— Recorded information —
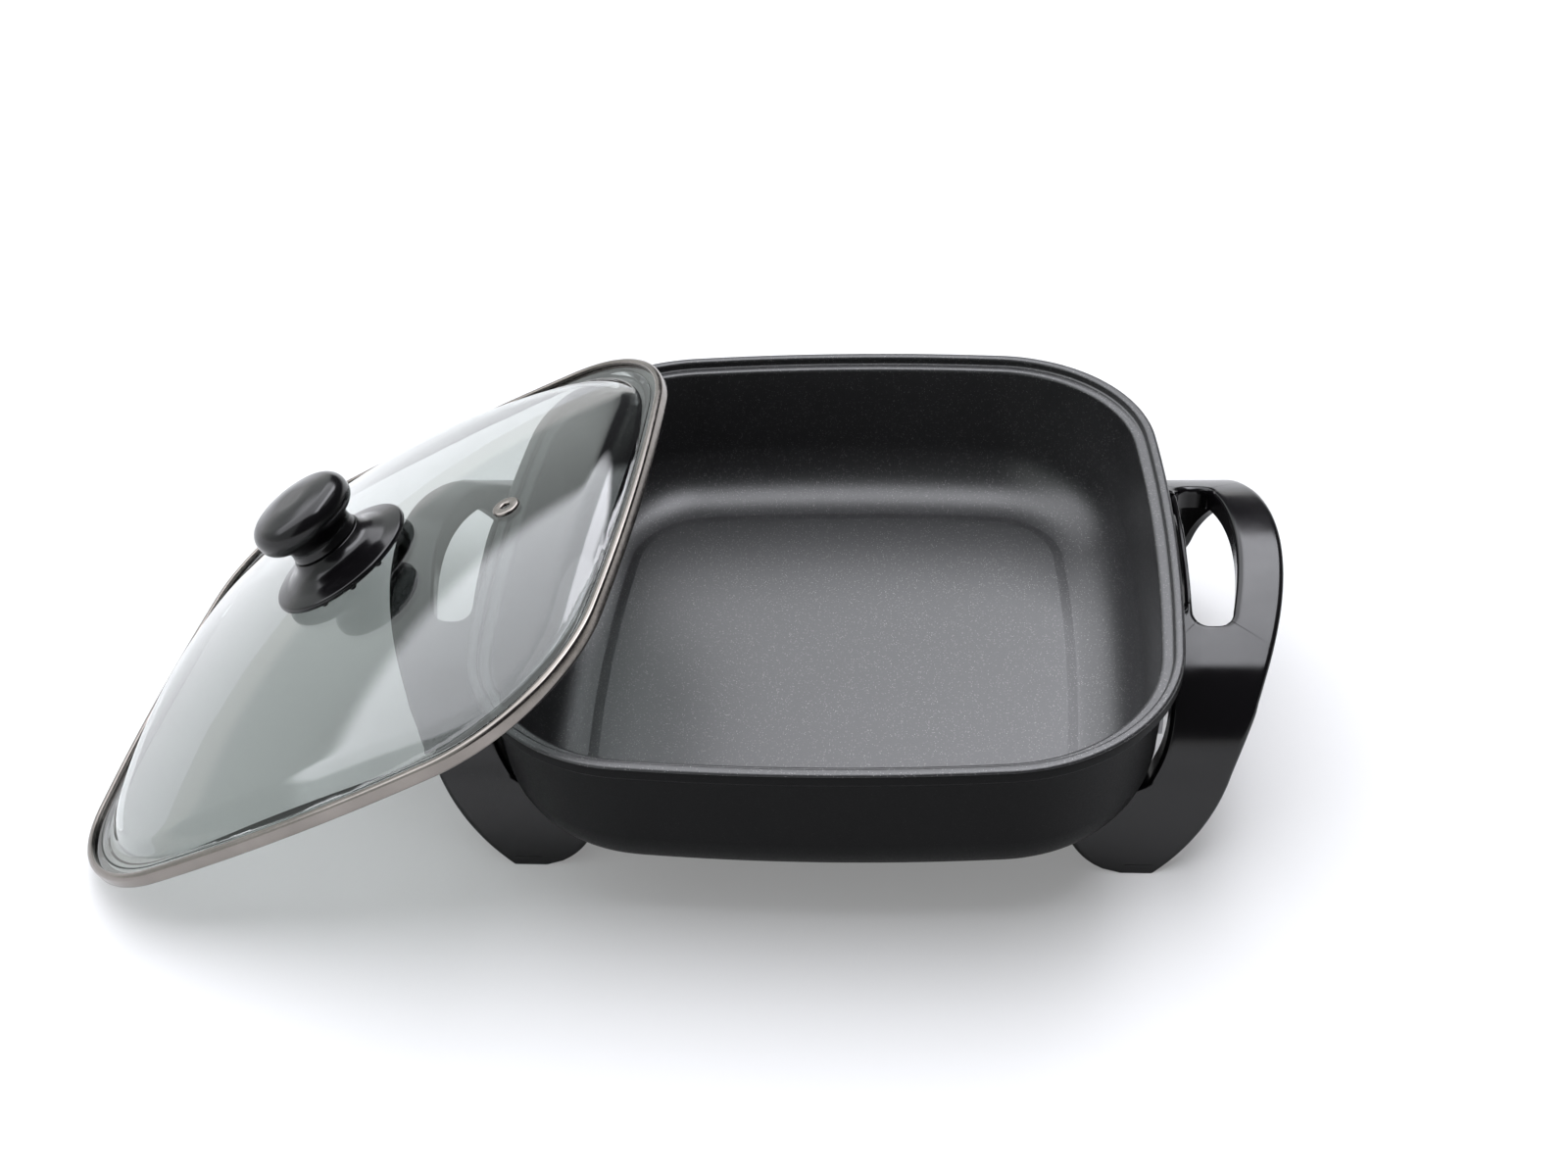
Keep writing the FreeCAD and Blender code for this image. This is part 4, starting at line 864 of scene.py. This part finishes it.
VENT_PLACE = 89.0
VENT_HOLE = 2.0
VENT_RING = 6.5
VENT_BARREL = 3.4
VENT_TOP = 32.95
VENT_SEAT = 32.05
VENT_END = 28.2
vent_turn = np.arcsin(VENT_PLACE / BALL)
ball_middle = np.array([0.0, 0.0, DOME_TOP - BALL])
vent_axes = np.array([
    (np.cos(vent_turn), 0.0, -np.sin(vent_turn)),
    (0.0, 1.0, 0.0),
    (np.sin(vent_turn), 0.0, np.cos(vent_turn)),
])
vent_origin = ball_middle - ball_middle @ vent_axes
VENT = np.vstack([vent_axes @ LID[:3], vent_origin @ LID[:3] + LID[3]])
vent_line = rounded_line([
    (VENT_HOLE, VENT_END),
    (VENT_HOLE, VENT_TOP),
    (VENT_RING, VENT_TOP),
    (VENT_RING, VENT_SEAT),
    (VENT_BARREL, VENT_SEAT),
    (VENT_BARREL, VENT_END),
], [0.2, 0.8, 0.8, 0, 0, 0.2], steps=7)
angle = np.linspace(0, 2 * np.pi, 64, endpoint=False)
ring = np.stack([vent_line[:, 0] * np.cos(angle)[:, None], vent_line[:, 0] * np.sin(angle)[:, None],
                 np.broadcast_to(vent_line[:, 1], (64, len(vent_line)))], axis=2)
vent = skin("vent_eyelet", ring @ VENT[:3] + VENT[3], "lid", [polished], loop=True)
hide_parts("vent_grommet")
back_ring = frame["nodes"]["vent_back_ring"].data
back_ring.materials.clear()
back_ring.materials.append(polished)

# Knob
# Two glossy black phenolic mouldings on one screw through the glass: a flared skirt with small feet under
# its rim, so that the hot glass heats it less, and a waisted cap to hold.

SKIRT_BASE = 33.55
SKIRT = 35.5
glass_sag = BALL - np.sqrt(BALL ** 2 - SKIRT ** 2)
lift = SKIRT_BASE - glass_sag
skirt_line = rounded_line([
    (3.3, SKIRT_BASE),
    (14.0, SKIRT_BASE),
    (24.0, lift + 3.8),
    (SKIRT - 2.4, lift + 1.6),
    (SKIRT, lift + 1.6),
    (SKIRT, lift + 4.2),
    (SKIRT - 8.0, lift + 6.0),
    (SKIRT - 15.8, SKIRT_BASE + 8.4),
    (17.6, SKIRT_BASE + 13.0),
    (3.3, SKIRT_BASE + 13.0),
], [0, 2.0, 8.0, 0.5, 1.0, 1.3, 14.0, 9.0, 0.9, 0], steps=8)
skirt = turned("knob_foot", skirt_line, "lid", [phenolic], LID, columns=120)
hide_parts("knob_skirt")

NUB_COUNT = 12
NUB_PLACE = 30.0
NUB_RADIUS = 1.6
NUB_GAP = 0.6
nub_line = rounded_line([(0.05, 31.6), (NUB_RADIUS, 31.6), (NUB_RADIUS, 36.0), (0.05, 36.0)],
                        [0, 0.5, 0.3, 0], steps=4)
nub_fall = BALL - np.sqrt(BALL ** 2 - NUB_PLACE ** 2)
for number in range(NUB_COUNT):
    angle = number * 2 * np.pi / NUB_COUNT
    offset = np.array([NUB_PLACE * np.cos(angle), NUB_PLACE * np.sin(angle), NUB_GAP - nub_fall])
    nub_axis = np.vstack([LID[:3], offset @ LID[:3] + LID[3]])
    nub = turned("knob_nub_%02d" % number, nub_line, "lid", [phenolic], nub_axis, columns=20)

CAP_FOOT = SKIRT_BASE + 13.05
cap_line = rounded_line([
    (0.1, CAP_FOOT),
    (17.0, CAP_FOOT),
    (16.0, CAP_FOOT + 5.0),
    (18.2, CAP_FOOT + 9.6),
    (25.0, CAP_FOOT + 10.4),
    (25.0, CAP_FOOT + 23.0),
    (11.0, CAP_FOOT + 26.0),
    (0.1, CAP_FOOT + 26.0),
], [0, 0.7, 7.0, 1.4, 6.2, 7.0, 40.0, 0], steps=12)
cap = turned("knob_grip", cap_line, "lid", [phenolic], LID, columns=120)
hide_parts("knob_cap")

# Floor and light
# A plain white surface that runs on behind the skillet, under a large bright window overhead whose edge
# slopes down to the left and whose right part is brighter. At the left stands a pale wall; the rest of
# the room is dark, so that the black parts show the window's edge.

SKYLINE = 0.535
SKYLINE_SLOPE = 0.30
SKYLINE_LOW = 0.40
DARK_WALL = (0.07, 0.07, 0.075, 1.0)
PALE_WALL = (0.72, 0.76, 0.755, 1.0)
DAYLIGHT = (2.80, 2.84, 2.98, 1.0)
BRIGHT_DAYLIGHT = (7.00, 7.05, 7.50, 1.0)
FLOOR_REACH = 12

floor_material, floor_shader, add = finish("white_surface", (0.62, 0.62, 0.62), 0.8)
floor_shader.inputs["Specular IOR Level"].default_value = 0.0
path = add("LightPath")
seen = add("Math", None, {0: path.outputs["Is Camera Ray"], 1: path.outputs["Is Glossy Ray"]},
           operation="MAXIMUM")
seen_all = add("Math", None, {0: seen.outputs["Value"], 1: path.outputs["Is Transmission Ray"]},
               operation="MAXIMUM")
glow = add("Math", {1: 0.22}, {0: seen_all.outputs["Value"]}, operation="MULTIPLY")
add.join(glow.outputs["Value"], floor_shader.inputs["Emission Strength"])
floor_shader.inputs["Emission Color"].default_value = (1, 1, 1, 1)
floor_mesh = bpy.data.meshes.new("floor")
floor_corners = [(x * FLOOR_REACH, y * FLOOR_REACH, 0) for x, y in ((-1, -1), (1, -1), (1, 1), (-1, 1))]
floor_mesh.from_pydata(floor_corners, [], [(0, 1, 2, 3)])
floor_mesh.materials.append(floor_material)
floor = bpy.data.objects.new("floor", floor_mesh)
bpy.context.scene.collection.objects.link(floor)

world = bpy.data.worlds.new("sky")
world.use_nodes = True
bpy.context.scene.world = world
sky = world.node_tree
sky_shader = sky.nodes["Background"]


def sky_node(kind, values=None, joins=None, **settings):
    """A node of the world's light, with its values set and its sockets joined by name."""
    node = sky.nodes.new("ShaderNode" + kind)
    for key, value in settings.items():
        setattr(node, key, value)
    for key, value in (values or {}).items():
        node.inputs[key].default_value = value
    for key, source in (joins or {}).items():
        sky.links.new(source, node.inputs[key])
    return node


direction = sky_node("TexCoord")
part = sky_node("SeparateXYZ", None, {"Vector": direction.outputs["Generated"]})
skyline = sky_node("Math", {1: SKYLINE_SLOPE, 2: SKYLINE}, {0: part.outputs["X"]}, operation="MULTIPLY_ADD")
lowest = sky_node("Math", {1: SKYLINE_LOW}, {0: skyline.outputs["Value"]}, operation="MAXIMUM")
above = sky_node("Math", None, {0: part.outputs["Z"], 1: lowest.outputs["Value"]}, operation="SUBTRACT")
open_sky = sky_node("MapRange", {"From Min": -0.03, "From Max": 0.03}, {"Value": above.outputs["Value"]},
                    interpolation_type="SMOOTHSTEP")
ahead_of_camera = sky_node("MapRange", {"From Min": -0.34, "From Max": -0.20}, {"Value": part.outputs["Y"]},
                           interpolation_type="SMOOTHSTEP")
left_of_wall = sky_node("MapRange", {"From Min": 0.36, "From Max": 0.26}, {"Value": part.outputs["X"]},
                        interpolation_type="SMOOTHSTEP")
front_cut = sky_node("Math", None, {0: open_sky.outputs["Result"], 1: ahead_of_camera.outputs["Result"]},
                     operation="MULTIPLY")
window = sky_node("Math", None, {0: front_cut.outputs["Value"], 1: left_of_wall.outputs["Result"]},
                  operation="MULTIPLY")
to_left = sky_node("MapRange", {"From Min": -0.26, "From Max": -0.40}, {"Value": part.outputs["X"]},
                   interpolation_type="SMOOTHSTEP")
walls = sky_node("Mix", {"A": DARK_WALL, "B": PALE_WALL}, {"Factor": to_left.outputs["Result"]},
                 data_type="RGBA")
to_right = sky_node("MapRange", {"From Min": 0.04, "From Max": 0.11}, {"Value": part.outputs["X"]},
                    interpolation_type="SMOOTHSTEP")
daylight = sky_node("Mix", {"A": DAYLIGHT, "B": BRIGHT_DAYLIGHT}, {"Factor": to_right.outputs["Result"]},
                    data_type="RGBA")
room = sky_node("Mix", None, {"Factor": window.outputs["Value"], "A": walls.outputs["Result"],
                              "B": daylight.outputs["Result"]}, data_type="RGBA")
# The camera sees white all round. Gloss and glass see it near the horizon, and the room above that.
looked_at = sky_node("LightPath")
glossy = looked_at.outputs["Is Glossy Ray"]
through_glass = looked_at.outputs["Is Transmission Ray"]
mirrored = sky_node("Math", None, {0: glossy, 1: through_glass}, operation="MAXIMUM")
near_horizon = sky_node("MapRange", {"From Min": 0.10, "From Max": 0.06}, {"Value": part.outputs["Z"]})
mirrored_low = sky_node("Math", None, {0: mirrored.outputs["Value"], 1: near_horizon.outputs["Result"]},
                        operation="MULTIPLY")
white = sky_node("Math", None, {0: looked_at.outputs["Is Camera Ray"], 1: mirrored_low.outputs["Value"]},
                 operation="MAXIMUM")
backdrop = sky_node("Mix", {"B": (1.0, 1.0, 1.0, 1.0)},
                    {"Factor": white.outputs["Value"], "A": room.outputs["Result"]}, data_type="RGBA")
sky.links.new(backdrop.outputs["Result"], sky_shader.inputs["Color"])


def soft_lamp(name, place, target, size, power, colour=(1, 1, 1)):
    """An area lamp at a place, turned so that its back points away from the target."""
    data = bpy.data.lights.new(name, "AREA")
    data.shape = "RECTANGLE"
    data.size, data.size_y = size
    data.energy = power
    data.color = colour
    lamp = bpy.data.objects.new(name, data)
    back = np.array(place, float) - np.array(target, float)
    back /= np.linalg.norm(back)
    side = np.cross((0.0, 1.0, 0.02), back)
    side /= np.linalg.norm(side)
    up = np.cross(back, side)
    columns = (side, up, back, place)
    lamp.matrix_world = Matrix([[column[axis] for column in columns] for axis in range(3)] + [(0, 0, 0, 1)])
    bpy.context.scene.collection.objects.link(lamp)


soft_lamp("overhead", (0.1, 0.5, 1.7), (0, 0, 0.1), (1.6, 1.2), 4.0, (0.95, 0.97, 1.0))

bpy.context.scene.view_settings.view_transform = "Standard"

— Problem description —
Exactly repeat the lines above, from the opening line through the one with "ring @ VENT[:3]", and include nothing else.

— Task solution —
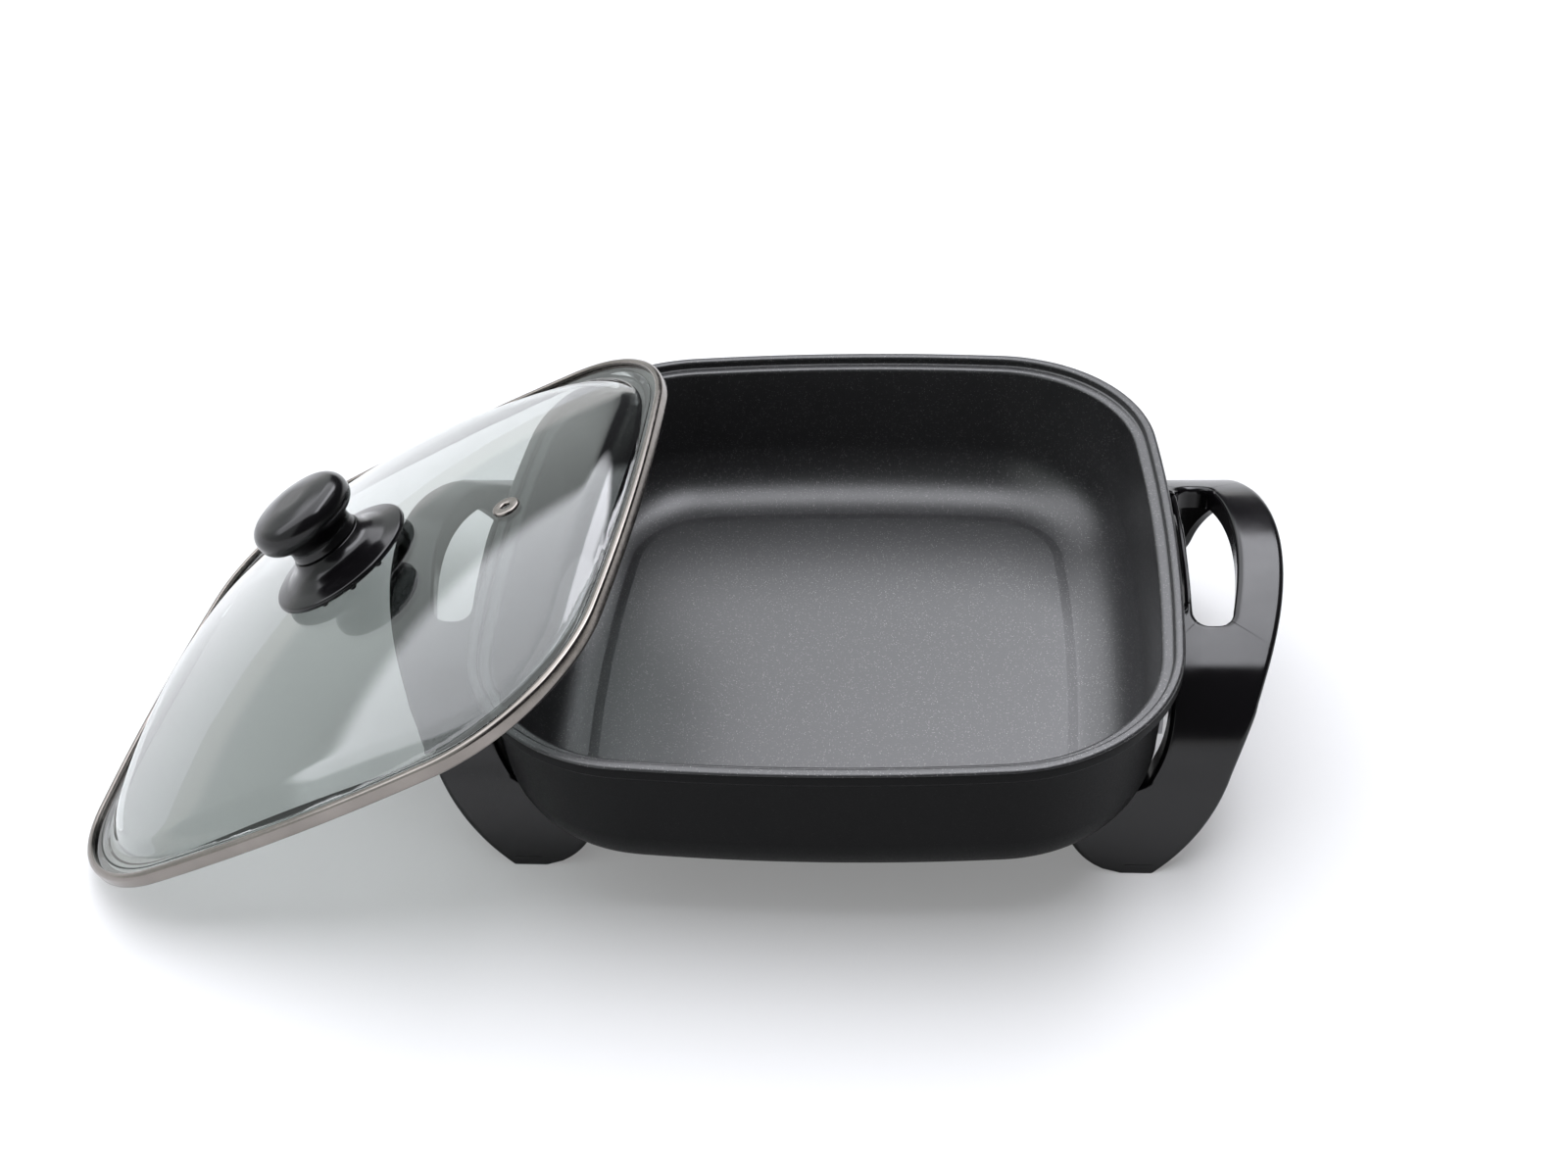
Keep writing the FreeCAD and Blender code for this image. This is part 4, starting at line 864 of scene.py. This part finishes it.
VENT_PLACE = 89.0
VENT_HOLE = 2.0
VENT_RING = 6.5
VENT_BARREL = 3.4
VENT_TOP = 32.95
VENT_SEAT = 32.05
VENT_END = 28.2
vent_turn = np.arcsin(VENT_PLACE / BALL)
ball_middle = np.array([0.0, 0.0, DOME_TOP - BALL])
vent_axes = np.array([
    (np.cos(vent_turn), 0.0, -np.sin(vent_turn)),
    (0.0, 1.0, 0.0),
    (np.sin(vent_turn), 0.0, np.cos(vent_turn)),
])
vent_origin = ball_middle - ball_middle @ vent_axes
VENT = np.vstack([vent_axes @ LID[:3], vent_origin @ LID[:3] + LID[3]])
vent_line = rounded_line([
    (VENT_HOLE, VENT_END),
    (VENT_HOLE, VENT_TOP),
    (VENT_RING, VENT_TOP),
    (VENT_RING, VENT_SEAT),
    (VENT_BARREL, VENT_SEAT),
    (VENT_BARREL, VENT_END),
], [0.2, 0.8, 0.8, 0, 0, 0.2], steps=7)
angle = np.linspace(0, 2 * np.pi, 64, endpoint=False)
ring = np.stack([vent_line[:, 0] * np.cos(angle)[:, None], vent_line[:, 0] * np.sin(angle)[:, None],
                 np.broadcast_to(vent_line[:, 1], (64, len(vent_line)))], axis=2)
vent = skin("vent_eyelet", ring @ VENT[:3] + VENT[3], "lid", [polished], loop=True)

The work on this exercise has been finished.